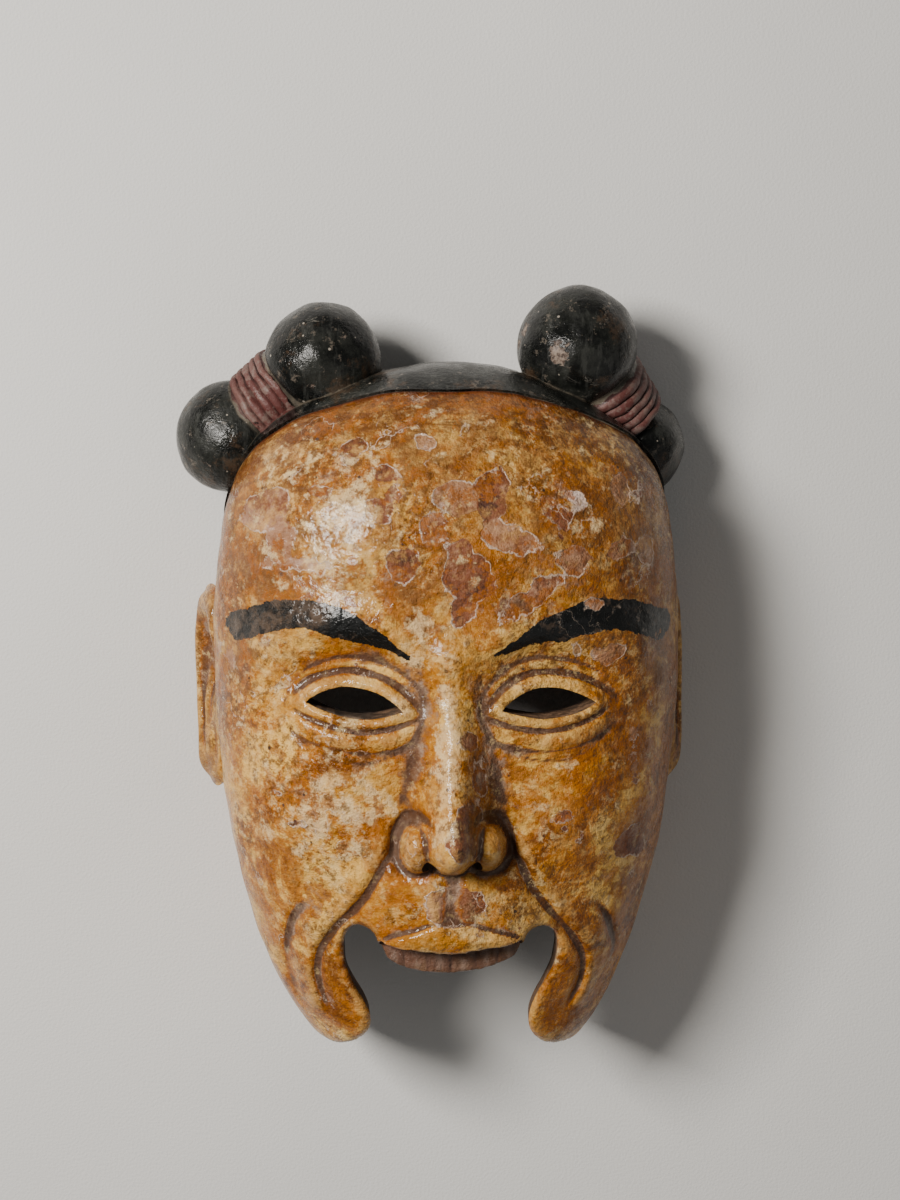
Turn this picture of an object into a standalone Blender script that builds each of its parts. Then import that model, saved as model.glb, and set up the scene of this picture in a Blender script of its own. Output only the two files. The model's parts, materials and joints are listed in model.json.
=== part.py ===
"""A nuo theatre mask carved from one block of wood, lying on its back rim.

Metres, +Z up. The face looks along +Z, the top of the head is towards +Y, and the origin is the
centre of the bounding box at the height of the surface the mask lies on. The carving is worked out
as heights over the plane of the face, from the sizes below.
"""

import math

import bmesh
import bpy
import numpy as np
from mathutils import Matrix, Vector

# Driving sizes of the head
PLACE = (0.0048, 0.0009)
CENTRE_Y = 0.010
HALF_WIDTH = 0.0865
CROWN_RISE = 0.0995
CHIN_DROP = 0.178
FRONT_Z = 0.096
EDGE_Z = 0.036
JAW_POWER = 2.15
TEMPLE_POWER = 2.72
CROWN_POWER = 2.15
PROFILE_POWER = 2.35
BACK_TAPER = 0.003

# Thirds of the face, from the hairline down, and the width of one eye
FACE_THIRD = 0.0857
HAIRLINE_Y = 0.1015
BROW_Y = HAIRLINE_Y - FACE_THIRD
NOSE_BASE_Y = BROW_Y - FACE_THIRD
MOUTH_Y = NOSE_BASE_Y - FACE_THIRD / 3
EYE_WIDTH = HALF_WIDTH * 2 / 5
EYE_X = EYE_WIDTH
EYE_Y = BROW_Y - 0.3 * FACE_THIRD
NASION_Y = EYE_Y + 0.014
NOSE_TIP_Y = NOSE_BASE_Y + 0.0130
NOSE_HALF_WIDTH = EYE_WIDTH / 2

# Eye openings
UPPER_LID_RISE = 0.0072
LOWER_LID_DROP = 0.0040
EYE_TILT = math.radians(4)

# Soft forms of the face: middle, radius across and up, and height, negative in a hollow
FOREHEAD = (0.0, 0.055, 0.080, 0.058, 0.0040)
TEMPLE = (0.077, 0.020, 0.020, 0.030, -0.0012)
SOCKET = (EYE_X - 0.001, EYE_Y + 0.005, 0.029, 0.024, -0.0075)
EYEBALL = (EYE_X, EYE_Y - 0.001, 0.0245, 0.0185, 0.0065)
CHEEKBONE = (0.051, -0.044, 0.036, 0.038, 0.0042)
MUZZLE = (0.0, MOUTH_Y + 0.010, 0.046, 0.038, 0.0055)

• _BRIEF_
Output the full listing without altering anything.

• _REPLY_
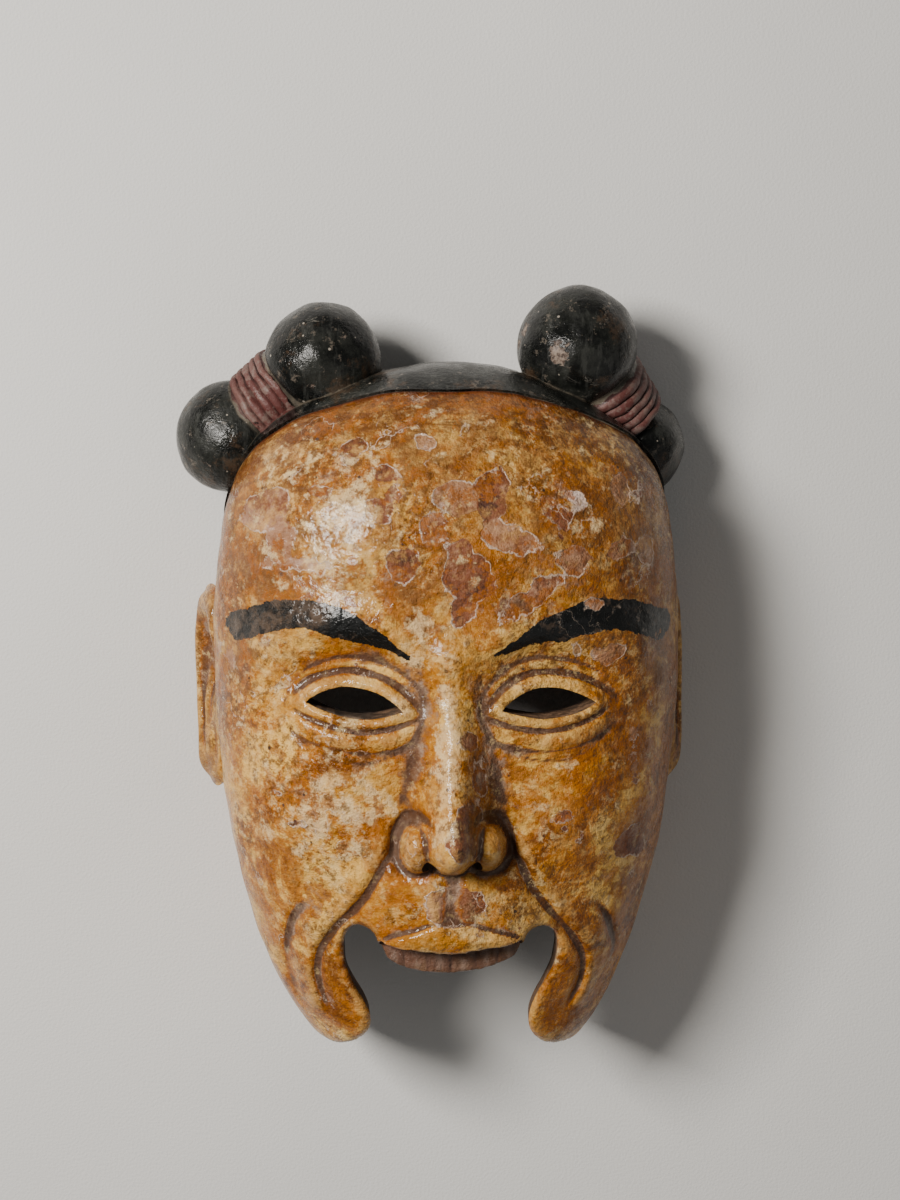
Turn this picture of an object into a standalone Blender script that builds each of its parts. Then import that model, saved as model.glb, and set up the scene of this picture in a Blender script of its own. Output only the two files. The model's parts, materials and joints are listed in model.json.
=== part.py ===
"""A nuo theatre mask carved from one block of wood, lying on its back rim.

Metres, +Z up. The face looks along +Z, the top of the head is towards +Y, and the origin is the
centre of the bounding box at the height of the surface the mask lies on. The carving is worked out
as heights over the plane of the face, from the sizes below.
"""

import math

import bmesh
import bpy
import numpy as np
from mathutils import Matrix, Vector

# Driving sizes of the head
PLACE = (0.0048, 0.0009)
CENTRE_Y = 0.010
HALF_WIDTH = 0.0865
CROWN_RISE = 0.0995
CHIN_DROP = 0.178
FRONT_Z = 0.096
EDGE_Z = 0.036
JAW_POWER = 2.15
TEMPLE_POWER = 2.72
CROWN_POWER = 2.15
PROFILE_POWER = 2.35
BACK_TAPER = 0.003

# Thirds of the face, from the hairline down, and the width of one eye
FACE_THIRD = 0.0857
HAIRLINE_Y = 0.1015
BROW_Y = HAIRLINE_Y - FACE_THIRD
NOSE_BASE_Y = BROW_Y - FACE_THIRD
MOUTH_Y = NOSE_BASE_Y - FACE_THIRD / 3
EYE_WIDTH = HALF_WIDTH * 2 / 5
EYE_X = EYE_WIDTH
EYE_Y = BROW_Y - 0.3 * FACE_THIRD
NASION_Y = EYE_Y + 0.014
NOSE_TIP_Y = NOSE_BASE_Y + 0.0130
NOSE_HALF_WIDTH = EYE_WIDTH / 2

# Eye openings
UPPER_LID_RISE = 0.0072
LOWER_LID_DROP = 0.0040
EYE_TILT = math.radians(4)

# Soft forms of the face: middle, radius across and up, and height, negative in a hollow
FOREHEAD = (0.0, 0.055, 0.080, 0.058, 0.0040)
TEMPLE = (0.077, 0.020, 0.020, 0.030, -0.0012)
SOCKET = (EYE_X - 0.001, EYE_Y + 0.005, 0.029, 0.024, -0.0075)
EYEBALL = (EYE_X, EYE_Y - 0.001, 0.0245, 0.0185, 0.0065)
CHEEKBONE = (0.051, -0.044, 0.036, 0.038, 0.0042)
MUZZLE = (0.0, MOUTH_Y + 0.010, 0.046, 0.038, 0.0055)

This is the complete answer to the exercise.